Maham, I think this is a balance thing and in each marriage there is a different balance. I truly believe that for a marriage to be feel fresh and alive it is important that the husband and wife take some time off from each other as well. And the ppl that existed in his/her life still exist and its necessary to give them time and attention as well. When the wife takes time out and goes to beauty salon/parlour.... the guy can use that time to meet/catch up with his friends. In terms of going to each other's parents home, compromise can be reached that the girl can spend time at her parent's home when he is working late.... that way both of them can be in their home at the same time.... and once a week get together with his and her family for dinner or lunch isn't a difficult chore.... it does take some time for the husband and wife to realize what is important to the other......

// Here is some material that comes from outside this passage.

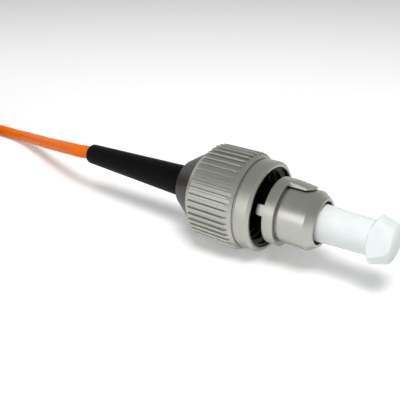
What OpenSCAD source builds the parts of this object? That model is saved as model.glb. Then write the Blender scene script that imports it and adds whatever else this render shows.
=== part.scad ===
// Screw-coupled fibre plug: a keyed barrel with a spring-loaded ferrule, a knurled coupling nut that
// floats and spins on it, a crimped simplex cable with its boot, and a dust cap over the ferrule.
// The plug's axis runs along X with the cap at +X, and the plug lies on its nut on the surface Z = 0.
// Every place along the axis is a distance from the nut's front face, positive towards the cap.
// Angles around the axis start at the top and turn towards -Y.

/* [Coupling nut] */
// Diameter over the knurl's lands
nut_d = 10; // [9.8:0.1:10.4]
// Number of lands around the knurl
knurl_lands = 44; // [40:4:48]
// Depth of the grooves between the lands
knurl_depth = 0.22; // [0.14:0.02:0.28]
// Length of the knurl at its full diameter
knurl_length = 4.15; // [3.9:0.05:4.5]
// Diameter of the smooth collar in front of the knurl
collar_d = 9.1; // [9:0.05:9.2]
// Length of the smooth collar
collar_length = 1.6; // [1.4:0.05:1.8]
// Largest diameter of the coupling thread
thread_d = 8; // [7.9:0.05:8.1]
// Depth of the threaded bore
thread_length = 5.3; // [5.1:0.1:5.5]
// Length of the tapered tail
tail_length = 3.15; // [3.1:0.05:3.4]
// Diameter of the tail's rear end
tail_end_d = 5; // [4.9:0.05:5.2]
// How far the nut floats forward on the barrel
nut_travel = 2; // [1.8:0.05:2.1]

/* [Barrel] */
// Outer diameter of the barrel
barrel_d = 5.72; // [5.6:0.02:5.8]
// How far the barrel stands out of the nut
barrel_reach = 5.5; // [5.3:0.1:5.8]
// Bore of the barrel's mouth
mouth_d = 4.2; // [4.1:0.05:4.3]
// Length of the tapered nose
nose_length = 0.8; // [0.6:0.05:0.9]
// Diameter of the nose at its front
nose_d = 4.7; // [4.6:0.05:4.9]

/* [Key ring] */
// Thickness of the ring around the barrel
ring_wall = 0.45; // [0.4:0.01:0.5]
// Gap from the nut's front face to the ring
ring_gap = 0.76; // [0.7:0.02:0.9]
// Length of the ring along the axis
ring_length = 1.14; // [1:0.02:1.2]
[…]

give em a year btw, to be all into each other and not wanna spend a weekend apart, after that, then start complaining that they're too into each other and are having problems with wanting to be together :)

Re: A balanced married n social life...

ya….but ofcourse there are going to be change and both should be ready and adaptable to it.

Excuse me? I don’t think that’s necessarily love if you can’t leave your spouse alone. It very well could mean you don’t have trust in them or are too possessive about them. As for the examples I gave well they might be exaggerated a bit but the reality is not far from it. If this happens in the initial years than that’s even worse because than after few years they blame each other for having given up their individual life lol…and hence in the end they think they only gave in for the marriage, which isn’t a happy thought.

just the fact that everyone has a right over you…your wife, your parents, your siblings, your friends and you should be have a place for everyone in your life.

ya but the issue is those people like yr friends lol rite now they r saying this later on they are not gonna talk about it but complain about it...and have bitter memories abt their marriage and how they only sacrificed n all that.